[Warning: This piece contains mild spoilers for Beef S1]
There’s a moment in Beef, the excellent and twisty new Netflix series, in which down-on-his-luck Danny (Steven Yeun) doubts his gift-giving ability. He has bought a house plant for married couple George (Joseph Lee) and Amy (Ali Wong), forgetting that Amy owns the company that sells the plant. Acknowledging the mistake, Danny says, “It’s like giving Linkin Park a copy of Hybrid Theory.” An elder millennial, Danny’s teen years are long behind him — but his unprocessed rage is still tied inextricably to the early 2000s nu-metal scene. Beef is primarily about blind fury, the gift of a house plant very much unindicative of the dramatic heights it goes on to scale, but that tantrum-like energy runs throughout. There is perhaps no genre of music better suited to flipping out over self-loathing and perceived hardships than nu-metal, which makes the soundtrack work so well.
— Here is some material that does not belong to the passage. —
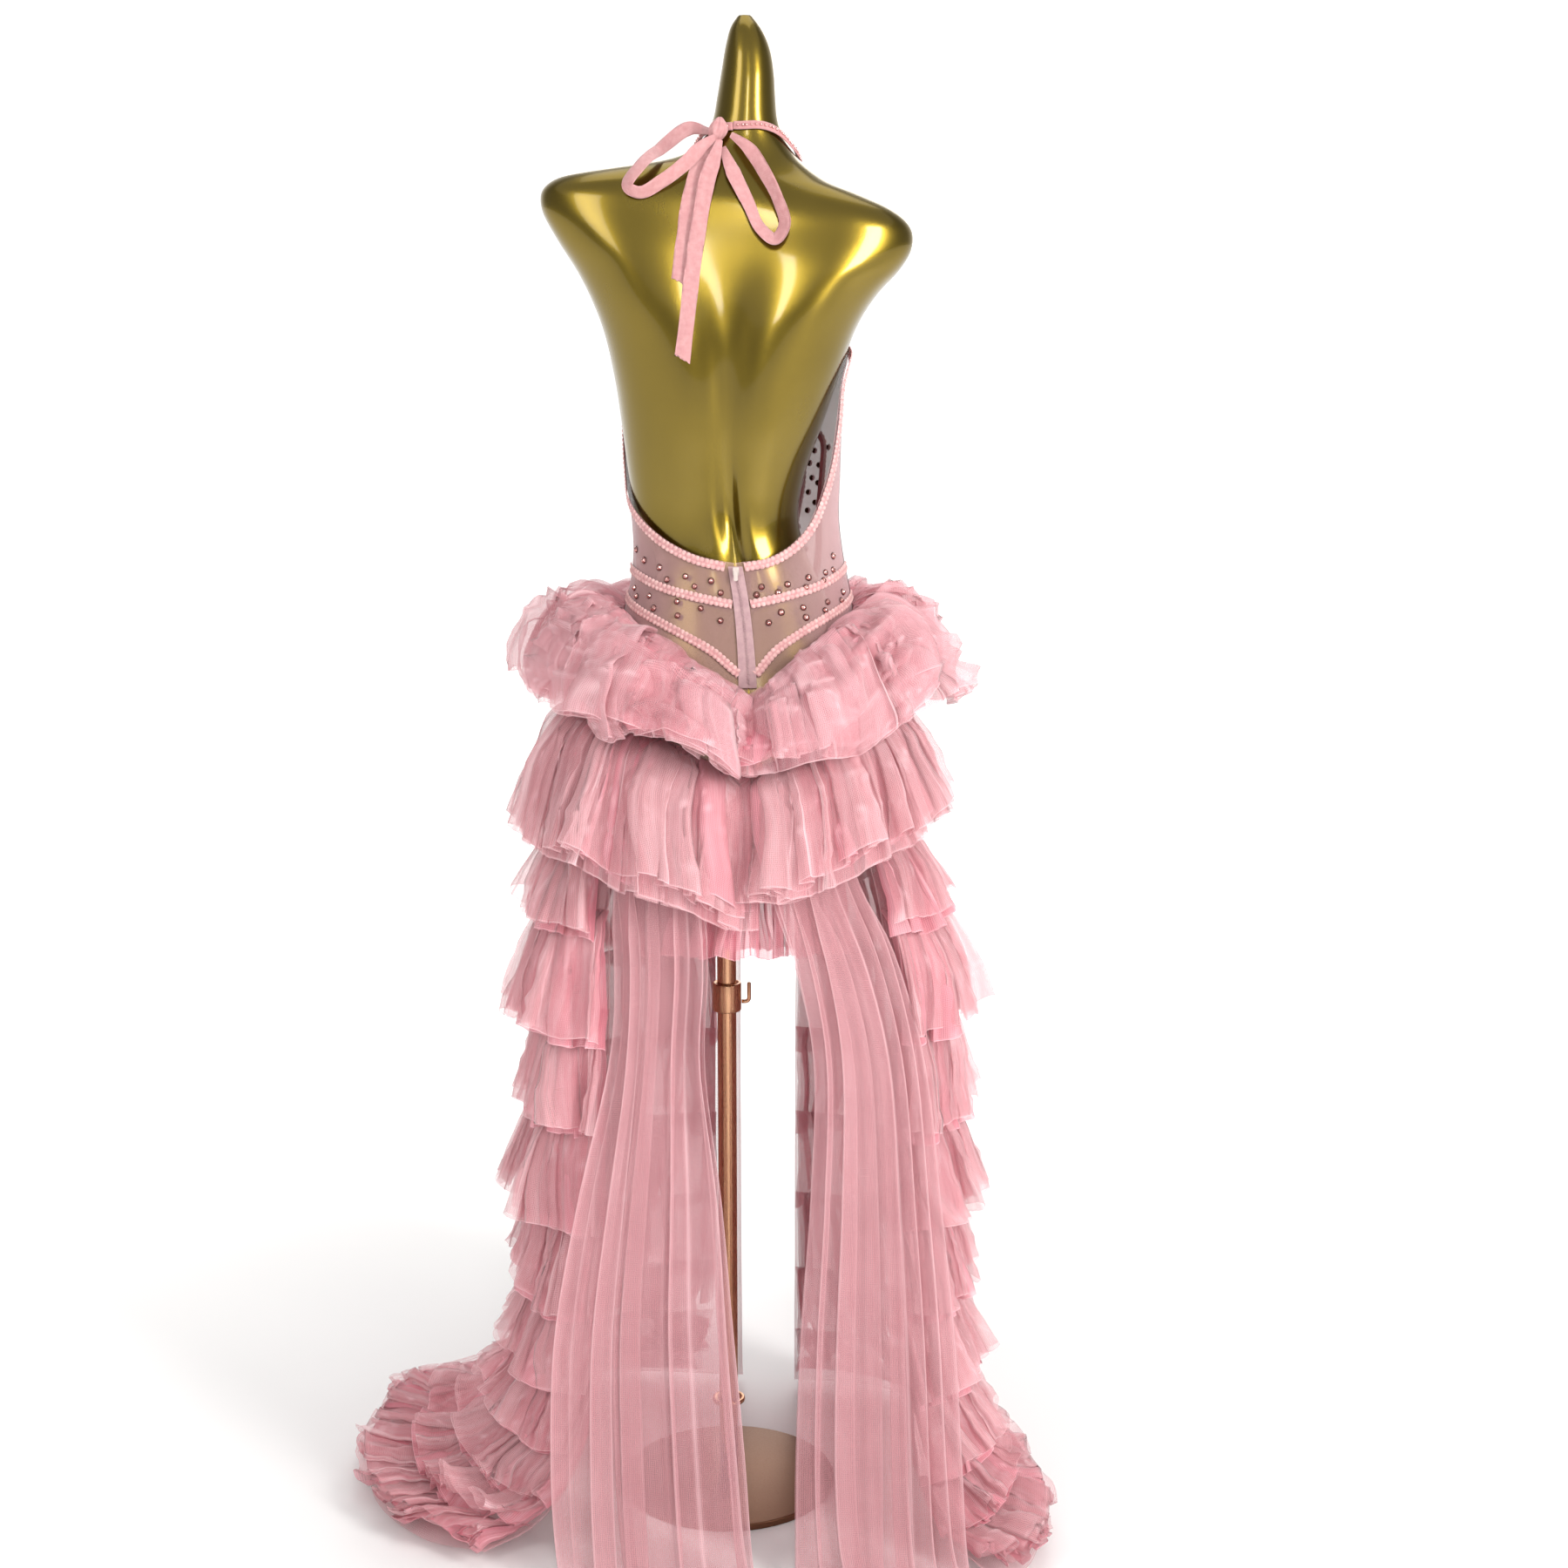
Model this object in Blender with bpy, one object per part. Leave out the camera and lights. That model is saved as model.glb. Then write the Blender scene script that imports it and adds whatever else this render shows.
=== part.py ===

The Hybrid Theory namecheck is one of a number of musical cues and references Beef uses to tap into the inner psyches of Danny and Amy, whose lives spiral out of control after a road rage incident. Throughout the 10 episodes there are needle drops from Limp Bizkit, System of a Down, and Hoobastank, whose 2004 single “The Reason” soundtracks a scene when Danny pisses on Amy’s bathroom floor as an act of petty revenge. There’s a sense of playfulness to these song choices (“The Reason” begins with the line “I'm not a perfect person,” apt descriptions of every character in Beef), but it also feels authentic. The series taps into a notions of lethargy and wasted potential that can strike in people both clearly flailing (Danny’s business is struggling and we see him plan his own suicide) and outwardly successful (Amy is married with a cute daughter and sells her company for $100 million).
Either bored or frustrated with their lives, their chance encounter unlocks a new sense of purpose as they wage war on each other. Prior to their highway incident they were lost and looking for a way out. Of course these characters would revert to nostalgia for comfort, even something as simple as a “00s Rock Anthems” Spotify playlist. Beef’s strength is to weaponize that comfort blanket music and use it to show their true selves.
At no point is this mix of being painfully washed and yet still fighting clearer than when Danny steps up to perform a song during a church group meeting. Running his fingers along the fretboard of an acoustic guitar, he plays the opening chords of Incubus’ “Drive” and delivers the song with the earnestness of a man both deep in despair and with a clear memory of his favorite baggy jeans and wallet chain. The song is an easily strummed classic, “Wonderwall” for the Warped Tour generation, and Yeun sings it beautifully. Uncertainty, it argues, is a derailing force. What you need to prosper is to grab hold of the wheel. That Danny interprets this as meaning he should further pursue a vendetta against a woman who cut him off in a parking lot says a lot about the wild decision making that is the engine of the series.
In an interview with Netflix’s in-house Queue, Beef music supervisor Tiffany Anders says she initially thought the series was set three decades ago as creator Lee Sung Jin had earmarked so many older songs in his script. He had wanted to focus solely on ‘90s alt-rock, which is also represented strongly in the series with songs by Smashing Pumpkins, Bush, and Björk all popping up at various stages. “The angsty rage to that era of music definitely suited the story and added to the tone of what was happening within these characters’ worlds,” Anders explains. “There was a real sense of apathy and loneliness, a very self-aware and confessional quality to the lyrics.”
It was Anders pushing to use the spiritually aligned Hoobastank in the pilot that sent them down a wider path, a fortuitous choice that pushes the soundtrack out of one specific era and more towards a more wide ranging understanding of how people fill the void they feel inside.
Those listening closely will have spotted an undeniable nu-metal revival in recent times, from the big riffs on 100 gecs’ new album to Rina Sawayama’s detuned vision of what pop can be. It’s elsewhere, too; Deftones are the muse of Marc Jacobs’ Heaven label and Linkin Park recently celebrated 20 years of Meteora with a widely-praised reissue of their 2003 album. These things move in cycles and it's clear that rap rock is next up on the nostalgia carousel. While undeniably fitting in with this trend, Beef stands apart by refusing to make its music a purely celebratory reflection. It recognizes the catharsis of rage as well as asking why the anger doesn’t fully subside. Shouldn’t life be better by now? As Beef careers toward its dramatic ending, it shows us just how much further there is to fall.